Ofsted will be back within a few months and will be monitoring the school closely, so there will need to be improvements and results within a short period. This should serve to restore much of the lost confidence.
Questions and comments went on for a long time. Some key themes:
$1· Parents were cross they had only found out the news from the media. Ms Shepherd explained that she had only arrived at the school a few days before the Report was published, when the media swarm hit the school immediately. There had been an embargo on the decision, so the school could not inform parents in advance, although she had put a letter on the school website at the earliest opportunity.
$1· There was an almost unanimous view that the school should not change and become like the Rochester grammar schools "where they only care about results, where they are all robots getting straight A's, and the children’s welfare is not considered" (Peter: to quote a popular view that I do not subscribe to). Parents knew why they had chosen Chatham over the Math, as it offered something different, a view that was repeated and loudly applauded. Ms Shepherd replied that it was clear from what she had already seen, that there was a strong community ethos at Chatham, and she wouldn’t try to change this into an RGS style.
$1· She reported a serious lack of funding in the school, with parts needing a lot of work done and not enough boys to attract more finance (Peter: the consequence of the falling rolls across Medway and discrimination against boys in the Medway Test I have been arguing for some time without success – here is the outcome). She is already tackling the issues, and appreciated offers of physical help from some parents. She has access to possible sources of funding, but there are no guarantees.
$1· Some parents complained that boys haven't been fully told about what is happening and some boys were upset, embarrassed or ashamed that this has happened to their school. She promised to address this and speak to the students as soon as possible
$1· Parents were worried about the bad press and boys not wanting to come next year. She said this was potentially a very good school and everyone needs to do everything they can to explain to prospective boys and parents about the strengths of the school and how great is that potential. Some concerns that the school could be forced to close, but Ms Shepherd did not see this as an issue (Peter: when secondary rolls in Medway rise again in a few years, and if the discrimination against boys being found selective can be resolved numbers will inevitably rise again).

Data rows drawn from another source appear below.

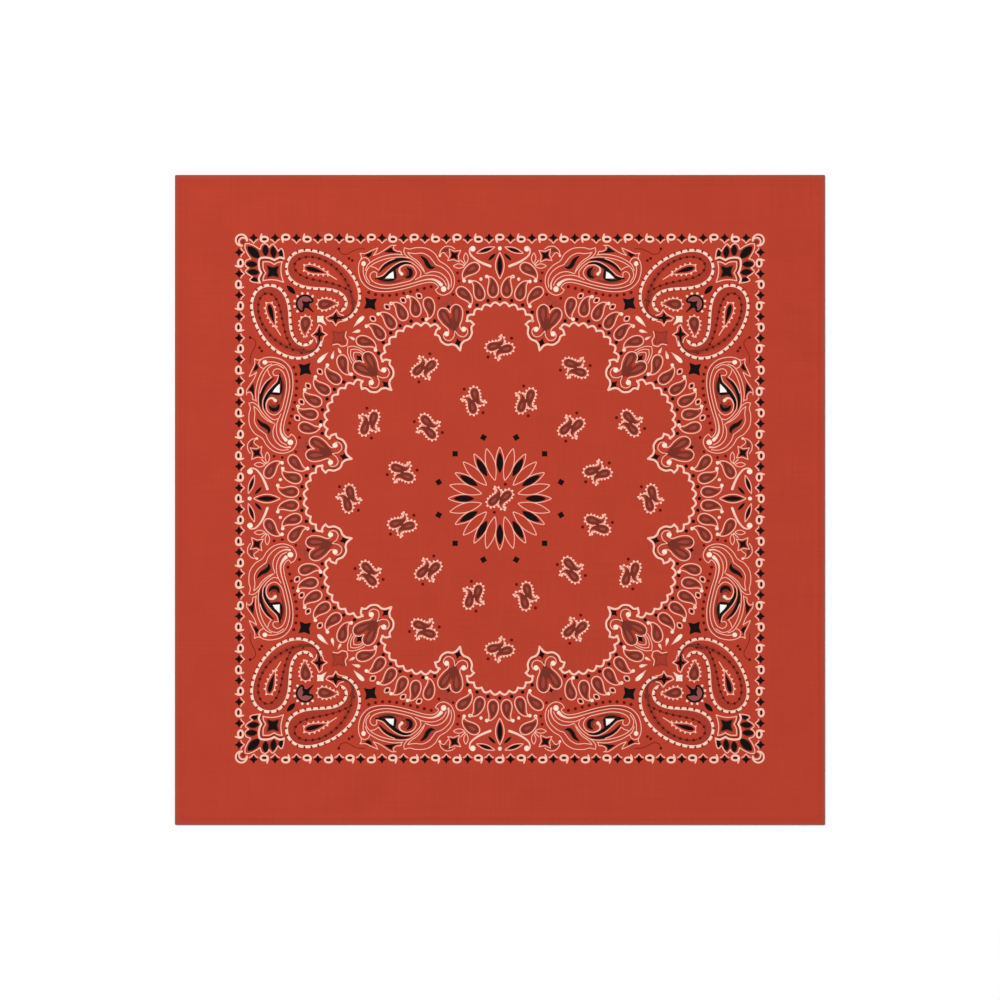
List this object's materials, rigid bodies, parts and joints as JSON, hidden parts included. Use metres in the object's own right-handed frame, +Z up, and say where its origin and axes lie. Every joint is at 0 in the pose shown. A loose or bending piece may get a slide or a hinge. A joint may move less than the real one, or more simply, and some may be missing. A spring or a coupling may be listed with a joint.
{
  "type": "bandana",
  "caption": "Square printed cotton bandana with narrow turned hems, lying flat and face up; worn as a kerchief, headscarf or neckerchief.",
  "frame": {"origin": "middle of the underside, on the surface that the bandana lies on", "axes": "+Z up, out of the printed face; +X to the right of the printed face; +Y to its top edge"},
  "size_m": [0.5588, 0.5588, 0.0025],
  "materials": {
    "printed_cotton": "matt plain-weave cotton, red ground, printed in white, black and brown",
    "turned_cotton": "matt plain-weave cotton, red, turned twice",
    "sewing_thread": "red polyester-cotton thread, slight sheen"
  },
  "bodies": {
    "root": {"cloth_panel": "printed_cotton", "hem_top": "turned_cotton", "hem_bottom": "turned_cotton", "hem_left": "turned_cotton", "hem_right": "turned_cotton"}
  },
  "joints": []
}
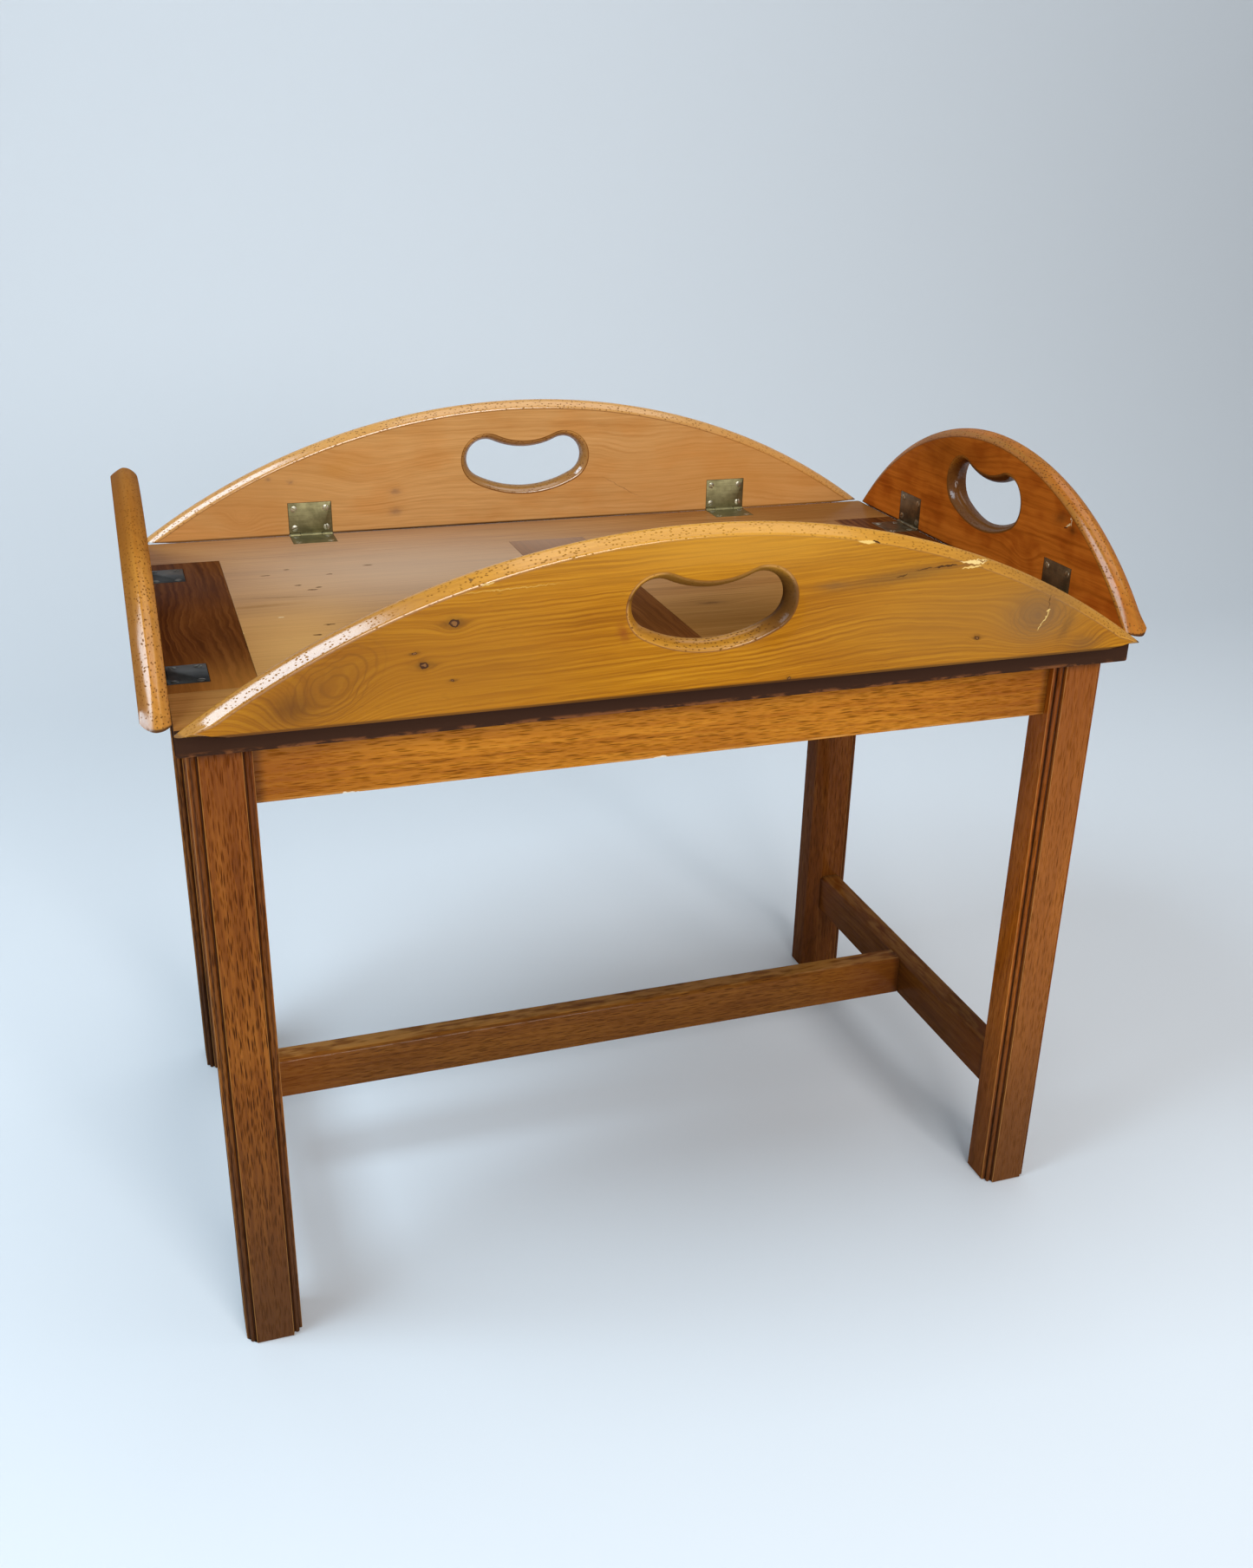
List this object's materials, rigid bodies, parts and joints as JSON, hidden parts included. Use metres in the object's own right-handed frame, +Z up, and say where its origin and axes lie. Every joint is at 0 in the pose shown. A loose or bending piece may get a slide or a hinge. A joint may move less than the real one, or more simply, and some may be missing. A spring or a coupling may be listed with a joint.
{
  "type": "butler tray table",
  "caption": "Low table with a rectangular tray top whose arched leaves, each with a kidney-shaped hand hole, fold up on brass hinges; the stand has stretchers.",
  "frame": {"origin": "on the floor under the middle of the stand, the leaves folded up", "axes": "+X along the tray's long side, to the right seen from the front; the front is at -Y; +Z up"},
  "size_m": [0.738, 0.494, 0.626],
  "materials": {
    "stained_stand_wood": "stained and waxed, open dark pores",
    "peg_wood": "plain turned hardwood",
    "golden_yew": "polished, golden orange with knots",
    "pale_yew": "polished, paler orange",
    "red_yew": "polished, dark reddish brown",
    "speckled_yew": "polished, orange with small knots",
    "tan_yew": "glossy, tan with dark flecks",
    "brown_yew": "glossy, dark reddish brown",
    "dull_brass": "dull olive brass",
    "pin_brass": "brass rod",
    "spring_steel": "blued spring steel"
  },
  "bodies": {
    "stand": {"leg_front_left": "stained_stand_wood", "leg_front_right": "stained_stand_wood", "leg_back_left": "stained_stand_wood", "leg_back_right": "stained_stand_wood", "apron_front": "stained_stand_wood", "apron_back": "stained_stand_wood", "apron_left": "stained_stand_wood", "apron_right": "stained_stand_wood", "stretcher_left": "stained_stand_wood", "stretcher_right": "stained_stand_wood", "stretcher_centre": "stained_stand_wood", "peg_front_left": "peg_wood", "peg_front_right": "peg_wood", "peg_back_left": "peg_wood", "peg_back_right": "peg_wood"},
    "tray": {"tray_rail_front": "tan_yew", "tray_rail_back": "tan_yew", "tray_stile_left": "brown_yew", "tray_stile_right": "brown_yew", "tray_muntin": "brown_yew", "tray_panel_left": "tan_yew", "tray_panel_right": "tan_yew", "hinge_front_1_tray_plate": "dull_brass", "hinge_front_1_pin": "pin_brass", "hinge_front_1_spring": "spring_steel", "hinge_front_2_tray_plate": "dull_brass", "hinge_front_2_pin": "pin_brass", "hinge_front_2_spring": "spring_steel", "hinge_right_1_tray_plate": "dull_brass", "hinge_right_1_pin": "pin_brass", "hinge_right_1_spring": "spring_steel", "hinge_right_2_tray_plate": "dull_brass", "hinge_right_2_pin": "pin_brass", "hinge_right_2_spring": "spring_steel", "hinge_back_1_tray_plate": "dull_brass", "hinge_back_1_pin": "pin_brass", "hinge_back_1_spring": "spring_steel", "hinge_back_2_tray_plate": "dull_brass", "hinge_back_2_pin": "pin_brass", "hinge_back_2_spring": "spring_steel", "hinge_left_1_tray_plate": "dull_brass", "hinge_left_1_pin": "pin_brass", "hinge_left_1_spring": "spring_steel", "hinge_left_2_tray_plate": "dull_brass", "hinge_left_2_pin": "pin_brass", "hinge_left_2_spring": "spring_steel"},
    "front_leaf": {"leaf_front": "golden_yew", "hinge_front_1_leaf_plate": "dull_brass", "hinge_front_2_leaf_plate": "dull_brass"},
    "right_leaf": {"leaf_right": "red_yew", "hinge_right_1_leaf_plate": "dull_brass", "hinge_right_2_leaf_plate": "dull_brass"},
    "back_leaf": {"leaf_back": "pale_yew", "hinge_back_1_leaf_plate": "dull_brass", "hinge_back_2_leaf_plate": "dull_brass"},
    "left_leaf": {"leaf_left": "speckled_yew", "hinge_left_1_leaf_plate": "dull_brass", "hinge_left_2_leaf_plate": "dull_brass"}
  },
  "joints": [
    {"name": "tray_lift", "type": "slide", "parent": "stand", "child": "tray", "axis": [0, 0, 1], "range_m": [0, 0.06]},
    {"name": "front_leaf_hinge", "type": "hinge", "parent": "tray", "child": "front_leaf", "pos_m": [0, -0.228, 0.514], "axis": [1, 0, 0], "range_deg": [0, 90]},
    {"name": "right_leaf_hinge", "type": "hinge", "parent": "tray", "child": "right_leaf", "pos_m": [0.35, 0, 0.514], "axis": [0, 1, 0], "range_deg": [0, 90]},
    {"name": "back_leaf_hinge", "type": "hinge", "parent": "tray", "child": "back_leaf", "pos_m": [0, 0.228, 0.514], "axis": [-1, 0, 0], "range_deg": [0, 90]},
    {"name": "left_leaf_hinge", "type": "hinge", "parent": "tray", "child": "left_leaf", "pos_m": [-0.35, 0, 0.514], "axis": [0, -1, 0], "range_deg": [0, 90]}
  ]
}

$1· There was considerable criticism of the role of governors in bringing the school down. I have not had reports that Mr Marshall, the retired headteacher was directly criticised.
$1· Some parents expressed the view that their sons felt a responsibility for the failure. They bear no guilt and parents felt this needs to be stressed.
$1· There were a number of individual comments and grievances about problems in the school, but these appear to be ones that can be easily resolved, or else echoed the issues aired above.
Some parental quotes: “Before I went to the meeting I had a bad impression of her from what I had read on the internet, but she came across well and I think put many people’s minds at rest as she was very informative and seemed to know exactly what she was doing. The new interim principal didn't really say very much but seemed to know what he was talking about, as he has had a lot of experience in a boys’ grammar school before he went to Rochester Girls”.
“I came out of the meeting feeling quite positive, spoke to a member of staff outside the meeting who said they were all very sad about the Headmaster but the new management seemed to be getting on top of things already after only a week, and have given confidence about the future of the school”.
“Obviously this isn't the first school she has supported and from what she has said, has turned around other schools in a short period of time. I think they will do a good job and my main worry was that it would be turned into a clone of Rochester Grammar. I genuinely don't think that this is going to happen as the staff and boys won't allow it anyway. That's as long as she doesn't replace ALL the staff!”
“I felt that most parents were behind the school 100% last night which was a good feeling and all of us would do anything to help our children and school”.
“Let's hope she does a good job, they employ a good head and by next year this can be forgotten so that this will again be one of the best Grammar Schools in Medway, even though I know it already is!”